Latitude: 55.9495 / 55°56'58"N
Longitude: -3.209 / 3°12'32"W
OS Eastings: 324595
OS Northings: 673595
OS Grid: NT245735
Mapcode National: GBR 8KG.GS
Mapcode Global: WH6SL.PQ3F
Plus Code: 9C7RWQXR+Q9
Entry Name: Maitland Hotel, 29-37 Shandwick Place, Edinburgh
Listing Name: 29-37 (Odd Nos) Shandwick Place, the Maitland Hotel
Listing Date: 30 January 1981
Category: C
Source: Historic Scotland
Source ID: 395070
Historic Scotland Designation Reference: LB47729
Building Class: Cultural
ID on this website: 200395070
Location: Edinburgh
County: Edinburgh
Town: Edinburgh
Electoral Ward: City Centre
Traditional County: Midlothian
Tagged with: Hotel building
Original block, MacGibbon and Ross, 1876, with later alterations. 3-storey, 3-bay with mansard attic and garret, mid-Victorian freestyle, richly detailed. Wrought-iron balustrade with centred, consoled stone balcony between ground and 1st floors; cornice over canted bays, continuous as string course between 1st and 2nd floors; cill course to 2nd floor; consoled balcony to central bay at 2nd floor; continuous cornice and coped blocking course at 2nd floor; corniced tripartite dormer to central attic bay with pedimented garret above; corniced and finialled semicircular pediments to attic dormers to flanking bays. Round-headed windows to central bays, 1st and 2nd floors; swagged nook shafts and rosette architraves at 1st floor; engaged nook shafts, panelled pilasters and spandrels, and fluted architraves at 2nd floor; pilastered attic and garret windows; swagged pilasters to canted bays at 1st floor; pilasters to canted bays at 2nd floor.
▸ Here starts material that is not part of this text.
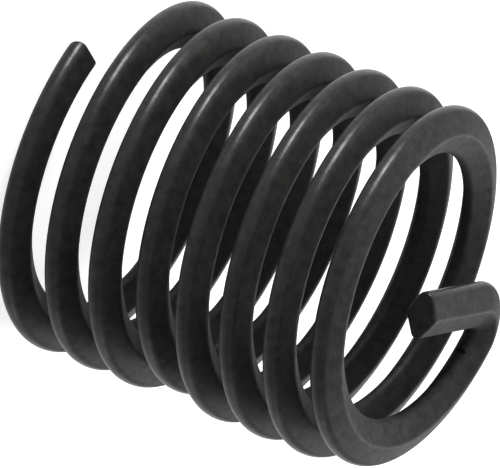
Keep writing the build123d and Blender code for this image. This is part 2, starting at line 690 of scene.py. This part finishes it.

NW (PRINCIPAL) ELEVATION: symmetrical; 3-light bay to centre with 3-light canted bays flanking. Modern shop fascias at ground floor, round-arched doorpiece with crested console keyblock and carved floriate architrave; deep-set timber panelled door; triple arched window (central light taller) at 1st floor; 3-light window at 2nd floor; tripartite dormer with centred pendimented garret above. 3-light window at each floor in each bay flanking; dormer window above with small flanking garret windows.
SW AND NE ELEVATION: obscured by adjacent building.
SE ELEVATION: not seen 2000.
Predominantly 2-pane timber sash and case windows. Grey slate mansard roof. Tall coped ashlar stacks. Cast-iron rainwater goods.
INTERIORS: converted as modern shops at ground floor; unseen above 2000.
A lively, richly decorated contrast to the more austere blocks flanking it. Expansion both east and west has taken place with nos 25-27 being incorporated (see separate listing), as well as No 41 (not included in listing). Nos 25-27 formerly belonged to Wylie and Lochhead (for whom a symmetrical shopfront was designed in 1956), and this accounts for the additional shopfront storey. The line of development westwards was agreed to by the city in 1813 but had been planned as early as 1801, with the S side of Shandwick Place originally called Maitland Street (renamed in the late 1890s). Its form continues the urban rectilinearity of Craig's New Town (Youngson, p215). This side of Shandwick Place appears on Robert Kirkwood's New Plan of 1817, although many of the buildings have since been remodelled or rebuilt. According to Grant Shandwick Place was "once a double line of front-door houses for people of good style, [now they] are almost entirely lines of shops or other new buildings".